Mexican crema is thinner and tangier than sour cream and cuts through the richness of the soup in a way that regular sour cream doesn’t quite match. Use it if you can find it. A squeeze of fresh lime juice over the top works the same way.
This soup is filling enough to be a standalone meal with bread on the side. Warm flour tortillas or crusty sourdough both work well for the inevitable bowl-scraping. I also love this smoked cornbread for something a little non-traditional. If you want to make it more of a spread, a simple green salad with a citrus vinaigrette balances the weight of the chowder.
Storage and Reheating
Refrigerator: Store in an airtight container for up to 4 days. The soup will thicken as it sits because the potatoes continue absorbing liquid. That’s normal.
Freezer: This soup freezes well for up to 3 months. Leave out the potatoes if you plan to freeze them, since cooked potatoes turn grainy and waterlogged after thawing. Add fresh potatoes when you reheat.
Reheating: Warm over medium-low heat on the stove, stirring occasionally. Add a splash of chicken stock or water to loosen it back up if it’s thickened too much in the fridge.
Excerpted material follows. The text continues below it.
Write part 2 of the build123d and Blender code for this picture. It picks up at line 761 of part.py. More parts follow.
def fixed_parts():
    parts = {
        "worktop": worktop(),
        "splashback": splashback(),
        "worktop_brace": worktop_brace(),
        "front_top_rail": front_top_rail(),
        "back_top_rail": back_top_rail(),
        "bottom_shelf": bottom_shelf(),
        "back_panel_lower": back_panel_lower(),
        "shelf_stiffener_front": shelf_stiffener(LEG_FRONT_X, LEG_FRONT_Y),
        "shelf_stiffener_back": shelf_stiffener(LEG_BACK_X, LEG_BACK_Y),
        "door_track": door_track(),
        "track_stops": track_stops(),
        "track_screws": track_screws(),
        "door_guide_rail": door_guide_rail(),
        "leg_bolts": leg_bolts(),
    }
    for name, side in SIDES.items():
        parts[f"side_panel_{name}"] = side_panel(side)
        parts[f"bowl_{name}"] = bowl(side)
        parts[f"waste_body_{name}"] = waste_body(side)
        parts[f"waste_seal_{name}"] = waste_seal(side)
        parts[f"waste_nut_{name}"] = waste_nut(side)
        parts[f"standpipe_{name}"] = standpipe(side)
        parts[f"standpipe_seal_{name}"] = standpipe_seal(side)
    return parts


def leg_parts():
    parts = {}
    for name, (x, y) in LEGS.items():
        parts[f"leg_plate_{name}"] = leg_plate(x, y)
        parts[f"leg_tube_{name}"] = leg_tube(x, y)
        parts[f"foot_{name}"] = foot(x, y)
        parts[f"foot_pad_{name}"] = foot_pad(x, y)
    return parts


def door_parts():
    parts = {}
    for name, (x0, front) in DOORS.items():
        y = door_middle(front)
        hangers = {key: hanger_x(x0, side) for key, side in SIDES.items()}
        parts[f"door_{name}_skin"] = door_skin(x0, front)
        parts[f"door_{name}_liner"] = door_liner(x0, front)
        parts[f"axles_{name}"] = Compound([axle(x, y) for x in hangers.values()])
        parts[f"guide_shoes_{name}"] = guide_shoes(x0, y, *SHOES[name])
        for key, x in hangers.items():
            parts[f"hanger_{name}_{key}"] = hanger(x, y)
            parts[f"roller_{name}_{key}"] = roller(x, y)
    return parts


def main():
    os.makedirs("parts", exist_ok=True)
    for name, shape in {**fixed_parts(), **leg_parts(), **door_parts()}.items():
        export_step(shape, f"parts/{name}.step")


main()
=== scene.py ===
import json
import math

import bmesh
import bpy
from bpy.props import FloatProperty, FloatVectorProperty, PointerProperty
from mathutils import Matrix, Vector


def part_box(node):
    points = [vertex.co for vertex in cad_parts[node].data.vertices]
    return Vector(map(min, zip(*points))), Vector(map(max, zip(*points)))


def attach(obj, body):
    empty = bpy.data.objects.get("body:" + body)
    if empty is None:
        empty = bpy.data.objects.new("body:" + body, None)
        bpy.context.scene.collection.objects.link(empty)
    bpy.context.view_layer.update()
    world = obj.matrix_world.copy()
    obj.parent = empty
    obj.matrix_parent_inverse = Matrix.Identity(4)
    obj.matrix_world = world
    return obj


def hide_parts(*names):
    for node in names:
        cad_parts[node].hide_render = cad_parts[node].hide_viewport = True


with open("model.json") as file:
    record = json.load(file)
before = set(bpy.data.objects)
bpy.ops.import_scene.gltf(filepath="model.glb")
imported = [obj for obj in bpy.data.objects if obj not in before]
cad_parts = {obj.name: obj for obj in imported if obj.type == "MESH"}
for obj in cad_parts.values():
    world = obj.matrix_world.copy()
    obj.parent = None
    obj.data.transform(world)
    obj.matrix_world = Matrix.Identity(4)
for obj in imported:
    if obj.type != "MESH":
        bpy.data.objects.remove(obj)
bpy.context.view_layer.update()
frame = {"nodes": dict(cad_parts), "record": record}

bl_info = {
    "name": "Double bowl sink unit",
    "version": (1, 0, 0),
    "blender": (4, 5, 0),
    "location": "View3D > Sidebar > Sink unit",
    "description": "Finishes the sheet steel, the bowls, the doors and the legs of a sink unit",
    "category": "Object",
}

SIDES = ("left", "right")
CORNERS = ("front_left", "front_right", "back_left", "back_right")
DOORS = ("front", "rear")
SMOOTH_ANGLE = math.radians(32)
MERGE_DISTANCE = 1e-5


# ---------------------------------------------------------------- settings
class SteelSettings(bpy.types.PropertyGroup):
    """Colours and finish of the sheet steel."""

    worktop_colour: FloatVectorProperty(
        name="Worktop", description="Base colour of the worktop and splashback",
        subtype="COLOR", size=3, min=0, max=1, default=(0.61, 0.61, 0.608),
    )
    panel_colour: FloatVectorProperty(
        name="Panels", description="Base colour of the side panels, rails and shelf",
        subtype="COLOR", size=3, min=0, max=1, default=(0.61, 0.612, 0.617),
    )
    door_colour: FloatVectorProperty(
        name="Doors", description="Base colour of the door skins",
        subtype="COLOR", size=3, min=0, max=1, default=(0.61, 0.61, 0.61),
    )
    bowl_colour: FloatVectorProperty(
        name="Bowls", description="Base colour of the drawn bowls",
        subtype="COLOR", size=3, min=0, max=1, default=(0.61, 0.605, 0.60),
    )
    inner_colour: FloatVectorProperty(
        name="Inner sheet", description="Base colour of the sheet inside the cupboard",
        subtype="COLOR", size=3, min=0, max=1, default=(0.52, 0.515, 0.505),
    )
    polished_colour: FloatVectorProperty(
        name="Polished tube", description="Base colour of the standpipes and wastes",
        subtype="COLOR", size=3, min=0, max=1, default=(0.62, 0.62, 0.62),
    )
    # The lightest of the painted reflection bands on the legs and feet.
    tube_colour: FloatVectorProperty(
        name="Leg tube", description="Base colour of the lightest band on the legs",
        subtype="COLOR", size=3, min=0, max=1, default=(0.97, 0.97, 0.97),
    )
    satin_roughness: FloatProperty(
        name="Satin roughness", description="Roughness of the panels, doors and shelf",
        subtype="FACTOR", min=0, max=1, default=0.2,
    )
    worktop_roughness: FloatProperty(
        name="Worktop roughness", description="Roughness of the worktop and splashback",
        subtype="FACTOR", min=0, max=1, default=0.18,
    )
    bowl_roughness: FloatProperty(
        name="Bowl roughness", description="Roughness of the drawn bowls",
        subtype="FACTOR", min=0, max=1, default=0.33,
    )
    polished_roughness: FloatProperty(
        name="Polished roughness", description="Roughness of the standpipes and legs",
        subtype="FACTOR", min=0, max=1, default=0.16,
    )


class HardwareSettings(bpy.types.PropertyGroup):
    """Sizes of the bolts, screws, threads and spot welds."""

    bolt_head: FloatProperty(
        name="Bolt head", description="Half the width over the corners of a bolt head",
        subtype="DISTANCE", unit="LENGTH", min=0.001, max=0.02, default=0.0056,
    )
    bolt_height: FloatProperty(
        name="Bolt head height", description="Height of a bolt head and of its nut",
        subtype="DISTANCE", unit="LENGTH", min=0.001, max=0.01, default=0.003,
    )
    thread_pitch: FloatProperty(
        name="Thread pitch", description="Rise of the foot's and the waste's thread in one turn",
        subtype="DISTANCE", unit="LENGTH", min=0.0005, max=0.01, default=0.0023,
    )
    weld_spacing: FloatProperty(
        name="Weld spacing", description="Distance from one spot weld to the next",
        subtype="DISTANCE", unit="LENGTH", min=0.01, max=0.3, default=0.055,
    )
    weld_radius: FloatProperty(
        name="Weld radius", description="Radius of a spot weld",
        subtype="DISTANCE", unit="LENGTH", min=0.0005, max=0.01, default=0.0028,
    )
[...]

It doesn’t need much. The microwave works in a pinch, but the cream-based soup can separate if you reheat it too fast. Medium power and a stir halfway through is the move.
More Recipes
Dutch Oven Chicken Noodle Soup
Roasted Red Pepper and Tomato Soup
Poblano Chicken Chowder
Ingredients
- 4 Poblano Peppers
- 3 slices Bacon diced small
- 1 small Onion diced small
- 3 cloves Garlic minced
- 1 tsp Smoky Paprika
- 1/2 tsp Salt to taste
- 1/2 tsp Black Pepper
- 2 Bay Leaves
- 1/3 cup Corn Meal
- 1 tbsp. Olive Oil
- 8 cups Chicken Stock
- 8 oz. Cream Cheese softened
- 2 large Potatoes cubed small
- 1 1/2 cups Corn Kernels fresh or frozen
- 2 cups Shredded Chicken precooked
Instructions
- Roast the poblano peppers over a gas burner or under the broiler, turning frequently, until the skins are fully blackened and blistered. Transfer to a sealed bag or covered bowl and let them steam for at least 15 minutes.
- Add diced bacon to a large, cold pot and bring to medium-low heat. Cook for 5 minutes until the fat renders and the bacon begins to crisp.
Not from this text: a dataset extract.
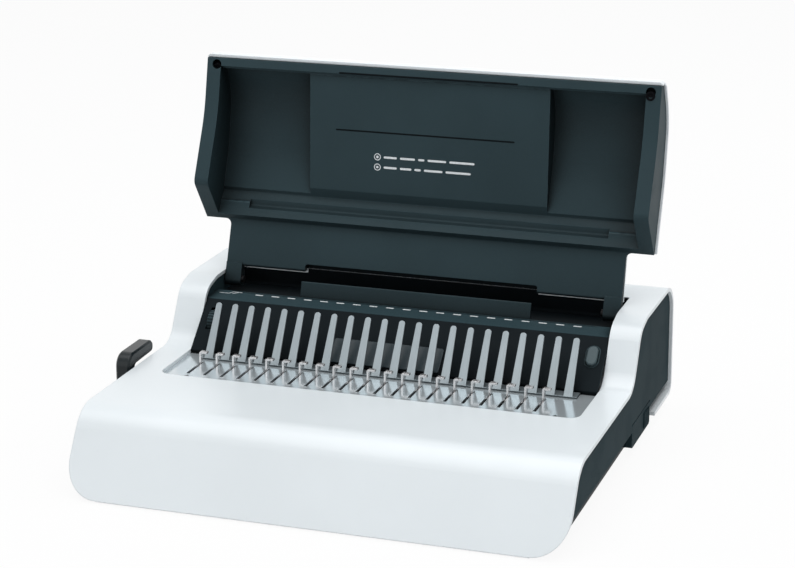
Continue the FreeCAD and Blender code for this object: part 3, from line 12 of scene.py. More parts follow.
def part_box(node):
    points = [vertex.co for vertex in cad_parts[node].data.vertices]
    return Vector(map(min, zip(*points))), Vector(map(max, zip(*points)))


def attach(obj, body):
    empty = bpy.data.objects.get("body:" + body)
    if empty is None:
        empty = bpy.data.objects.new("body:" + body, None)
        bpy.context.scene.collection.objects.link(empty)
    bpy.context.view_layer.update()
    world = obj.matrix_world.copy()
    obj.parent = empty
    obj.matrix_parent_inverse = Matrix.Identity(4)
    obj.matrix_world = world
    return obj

- Add the olive oil and stir to combine. Sprinkle the cornmeal over the mixture and stir to coat. Let it toast for 30 to 60 seconds.
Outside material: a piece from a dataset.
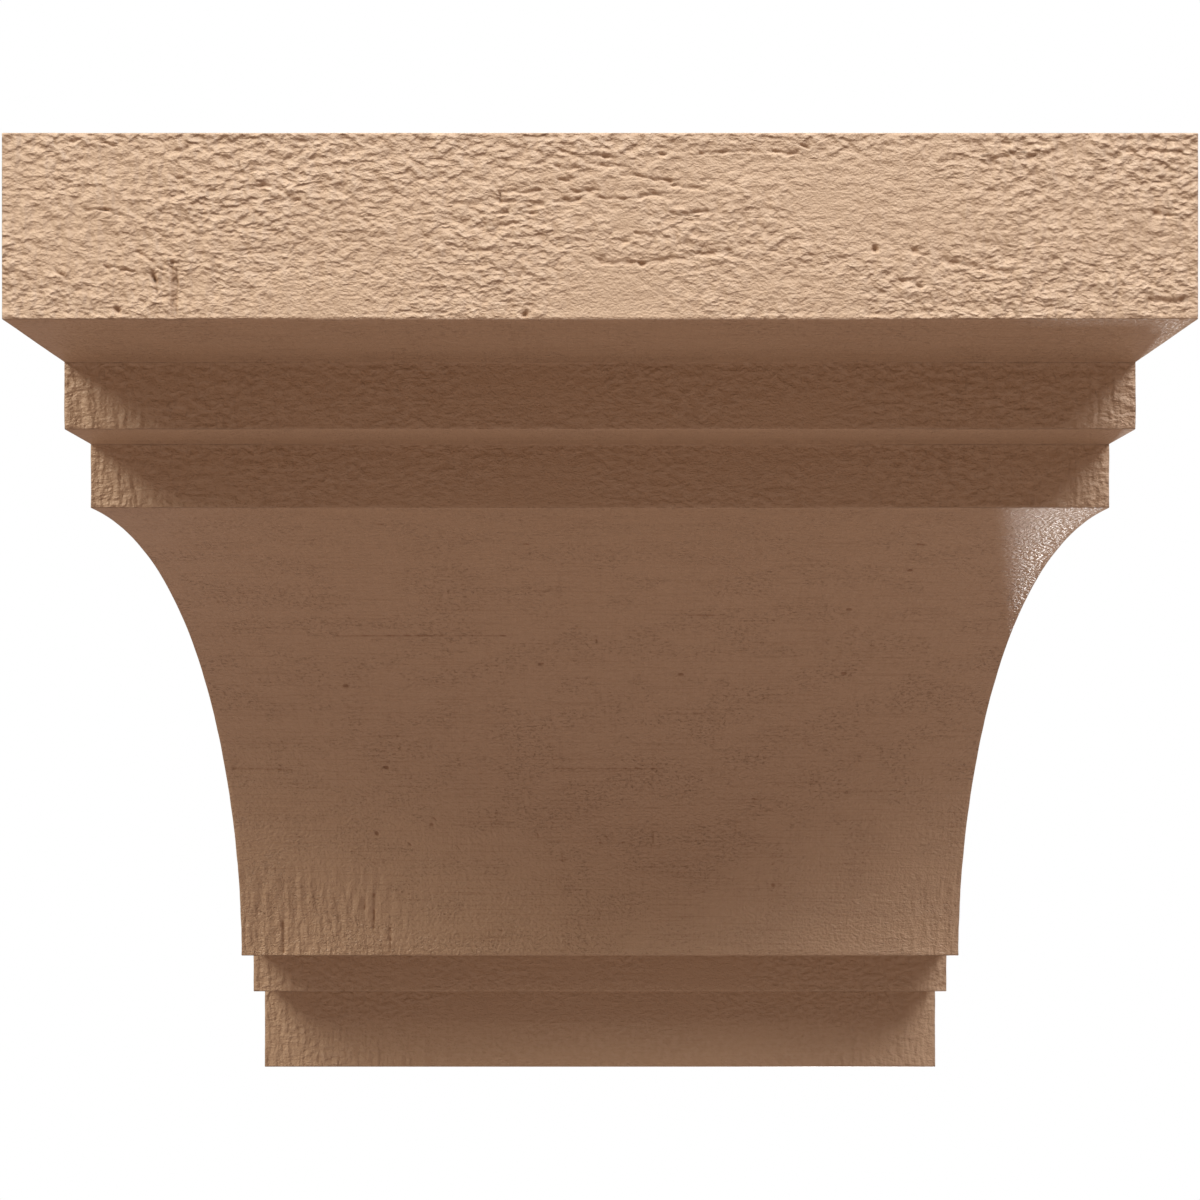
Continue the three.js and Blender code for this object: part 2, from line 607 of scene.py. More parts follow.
@dataclass
class Casting:
    """The corbel's one casting, with its outline in sixteenths of the CAD node's own box.

    Attributes:
        surface: The sawn wood that is moulded into its skin.
        columns: How many columns of faces it has from side to side.
        side_pitch: The size of a face on its two sides, in sixteenths.
        easing: The width that the mould takes off each sharp edge.
        sharp_angle: The least angle between two faces that shows as an edge.
        refined: How many cuts go through the faces of the parts with fine relief.
        marked_cuts: How many more go through the faces around the placed marks.
        frayed_least: How far the saw's strokes stand out where the cove's faces are cut again.
        face_reach: How far a face reaches from its middle, as a share of its size.
        mark_margin: How far around a mark the faces are cut too, in millimetres.
        snap: How near to a vertex a line of the sides' grid runs through it.
        edge_fade: How far from the casting's own edges the relief is whole, in millimetres.
        edge_relief: How much of the relief is left at those edges.
        map_gap: How far apart two zones lie on the grain map, so that no two look alike.
    """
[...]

- Begin adding chicken stock slowly, starting with 1/4 cup and stirring between each addition until the cornmeal is fully hydrated and smooth. Once a few cups are incorporated, add the remaining stock and bring to a gentle simmer. Simmer for 10 minutes.
- Peel the skins off the rested poblano peppers. Remove the stems and seeds. Do not rinse.
- Add the roasted poblanos and softened cream cheese to the pot. Turn off the heat and let it sit for 10 to 15 minutes.
- Remove bay leaves. Blend completely smooth using an immersion blender or working in careful batches in a countertop blender.
- Return to low heat and bring back to a gentle simmer. Taste and adjust salt and pepper.
- Add corn kernels, shredded chicken, and cubed potatoes. Stir to combine. Cover with the lid slightly ajar and simmer on low for 30 minutes, until potatoes are fork tender.
- Serve with tortilla strips, crema, and cilantro.